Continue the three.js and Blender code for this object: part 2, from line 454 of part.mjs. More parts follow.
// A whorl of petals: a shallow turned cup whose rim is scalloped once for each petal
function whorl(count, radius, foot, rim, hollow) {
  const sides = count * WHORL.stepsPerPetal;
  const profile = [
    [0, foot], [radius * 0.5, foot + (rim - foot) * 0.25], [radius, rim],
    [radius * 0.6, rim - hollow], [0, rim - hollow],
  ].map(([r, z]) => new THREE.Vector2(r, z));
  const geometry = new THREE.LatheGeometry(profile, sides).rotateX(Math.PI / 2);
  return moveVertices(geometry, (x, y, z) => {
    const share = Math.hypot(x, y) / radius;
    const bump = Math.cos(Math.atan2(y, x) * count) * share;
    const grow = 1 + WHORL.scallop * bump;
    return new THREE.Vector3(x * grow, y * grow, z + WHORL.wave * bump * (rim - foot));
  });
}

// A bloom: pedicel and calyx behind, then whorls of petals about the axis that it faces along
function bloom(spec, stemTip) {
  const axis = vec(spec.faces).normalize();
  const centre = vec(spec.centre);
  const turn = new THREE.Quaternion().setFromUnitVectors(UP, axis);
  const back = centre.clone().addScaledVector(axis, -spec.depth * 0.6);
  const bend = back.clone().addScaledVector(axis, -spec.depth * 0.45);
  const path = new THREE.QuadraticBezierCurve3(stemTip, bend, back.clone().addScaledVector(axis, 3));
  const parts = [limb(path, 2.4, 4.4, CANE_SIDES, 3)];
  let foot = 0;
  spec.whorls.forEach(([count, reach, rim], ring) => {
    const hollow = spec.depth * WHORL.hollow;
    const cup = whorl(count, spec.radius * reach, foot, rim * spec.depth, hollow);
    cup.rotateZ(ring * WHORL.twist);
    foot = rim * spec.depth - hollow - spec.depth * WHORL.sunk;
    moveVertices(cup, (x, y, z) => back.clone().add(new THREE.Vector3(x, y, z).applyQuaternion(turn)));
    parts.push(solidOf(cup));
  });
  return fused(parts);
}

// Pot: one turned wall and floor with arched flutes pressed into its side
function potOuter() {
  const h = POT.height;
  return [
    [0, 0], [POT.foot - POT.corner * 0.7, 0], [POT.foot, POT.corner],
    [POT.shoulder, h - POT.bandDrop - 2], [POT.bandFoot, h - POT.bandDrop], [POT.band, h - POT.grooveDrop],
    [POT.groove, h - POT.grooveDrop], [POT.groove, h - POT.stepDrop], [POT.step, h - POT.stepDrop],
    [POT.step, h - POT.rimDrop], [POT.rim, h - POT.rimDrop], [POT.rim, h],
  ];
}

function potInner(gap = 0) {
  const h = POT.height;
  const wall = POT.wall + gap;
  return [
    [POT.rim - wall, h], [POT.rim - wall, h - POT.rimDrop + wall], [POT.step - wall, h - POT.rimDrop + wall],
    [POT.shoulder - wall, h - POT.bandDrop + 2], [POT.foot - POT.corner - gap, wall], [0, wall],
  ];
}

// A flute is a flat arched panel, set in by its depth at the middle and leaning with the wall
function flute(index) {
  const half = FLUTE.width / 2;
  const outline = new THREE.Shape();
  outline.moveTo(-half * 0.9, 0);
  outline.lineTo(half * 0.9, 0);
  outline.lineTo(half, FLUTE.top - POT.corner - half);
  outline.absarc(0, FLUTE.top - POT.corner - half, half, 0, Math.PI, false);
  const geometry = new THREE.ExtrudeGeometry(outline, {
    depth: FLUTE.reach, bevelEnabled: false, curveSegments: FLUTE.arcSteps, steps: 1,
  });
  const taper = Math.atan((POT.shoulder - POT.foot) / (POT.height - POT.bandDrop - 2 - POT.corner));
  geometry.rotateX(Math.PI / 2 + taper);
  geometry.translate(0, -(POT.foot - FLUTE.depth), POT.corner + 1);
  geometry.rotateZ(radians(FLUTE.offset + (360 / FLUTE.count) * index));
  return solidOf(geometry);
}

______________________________

Extract the full listing above without altering anything.

* [Solution below]
Continue the three.js and Blender code for this object: part 2, from line 454 of part.mjs. More parts follow.
// A whorl of petals: a shallow turned cup whose rim is scalloped once for each petal
function whorl(count, radius, foot, rim, hollow) {
  const sides = count * WHORL.stepsPerPetal;
  const profile = [
    [0, foot], [radius * 0.5, foot + (rim - foot) * 0.25], [radius, rim],
    [radius * 0.6, rim - hollow], [0, rim - hollow],
  ].map(([r, z]) => new THREE.Vector2(r, z));
  const geometry = new THREE.LatheGeometry(profile, sides).rotateX(Math.PI / 2);
  return moveVertices(geometry, (x, y, z) => {
    const share = Math.hypot(x, y) / radius;
    const bump = Math.cos(Math.atan2(y, x) * count) * share;
    const grow = 1 + WHORL.scallop * bump;
    return new THREE.Vector3(x * grow, y * grow, z + WHORL.wave * bump * (rim - foot));
  });
}

// A bloom: pedicel and calyx behind, then whorls of petals about the axis that it faces along
function bloom(spec, stemTip) {
  const axis = vec(spec.faces).normalize();
  const centre = vec(spec.centre);
  const turn = new THREE.Quaternion().setFromUnitVectors(UP, axis);
  const back = centre.clone().addScaledVector(axis, -spec.depth * 0.6);
  const bend = back.clone().addScaledVector(axis, -spec.depth * 0.45);
  const path = new THREE.QuadraticBezierCurve3(stemTip, bend, back.clone().addScaledVector(axis, 3));
  const parts = [limb(path, 2.4, 4.4, CANE_SIDES, 3)];
  let foot = 0;
  spec.whorls.forEach(([count, reach, rim], ring) => {
    const hollow = spec.depth * WHORL.hollow;
    const cup = whorl(count, spec.radius * reach, foot, rim * spec.depth, hollow);
    cup.rotateZ(ring * WHORL.twist);
    foot = rim * spec.depth - hollow - spec.depth * WHORL.sunk;
    moveVertices(cup, (x, y, z) => back.clone().add(new THREE.Vector3(x, y, z).applyQuaternion(turn)));
    parts.push(solidOf(cup));
  });
  return fused(parts);
}

// Pot: one turned wall and floor with arched flutes pressed into its side
function potOuter() {
  const h = POT.height;
  return [
    [0, 0], [POT.foot - POT.corner * 0.7, 0], [POT.foot, POT.corner],
    [POT.shoulder, h - POT.bandDrop - 2], [POT.bandFoot, h - POT.bandDrop], [POT.band, h - POT.grooveDrop],
    [POT.groove, h - POT.grooveDrop], [POT.groove, h - POT.stepDrop], [POT.step, h - POT.stepDrop],
    [POT.step, h - POT.rimDrop], [POT.rim, h - POT.rimDrop], [POT.rim, h],
  ];
}

function potInner(gap = 0) {
  const h = POT.height;
  const wall = POT.wall + gap;
  return [
    [POT.rim - wall, h], [POT.rim - wall, h - POT.rimDrop + wall], [POT.step - wall, h - POT.rimDrop + wall],
    [POT.shoulder - wall, h - POT.bandDrop + 2], [POT.foot - POT.corner - gap, wall], [0, wall],
  ];
}

// A flute is a flat arched panel, set in by its depth at the middle and leaning with the wall
function flute(index) {
  const half = FLUTE.width / 2;
  const outline = new THREE.Shape();
  outline.moveTo(-half * 0.9, 0);
  outline.lineTo(half * 0.9, 0);
  outline.lineTo(half, FLUTE.top - POT.corner - half);
  outline.absarc(0, FLUTE.top - POT.corner - half, half, 0, Math.PI, false);
  const geometry = new THREE.ExtrudeGeometry(outline, {
    depth: FLUTE.reach, bevelEnabled: false, curveSegments: FLUTE.arcSteps, steps: 1,
  });
  const taper = Math.atan((POT.shoulder - POT.foot) / (POT.height - POT.bandDrop - 2 - POT.corner));
  geometry.rotateX(Math.PI / 2 + taper);
  geometry.translate(0, -(POT.foot - FLUTE.depth), POT.corner + 1);
  geometry.rotateZ(radians(FLUTE.offset + (360 / FLUTE.count) * index));
  return solidOf(geometry);
}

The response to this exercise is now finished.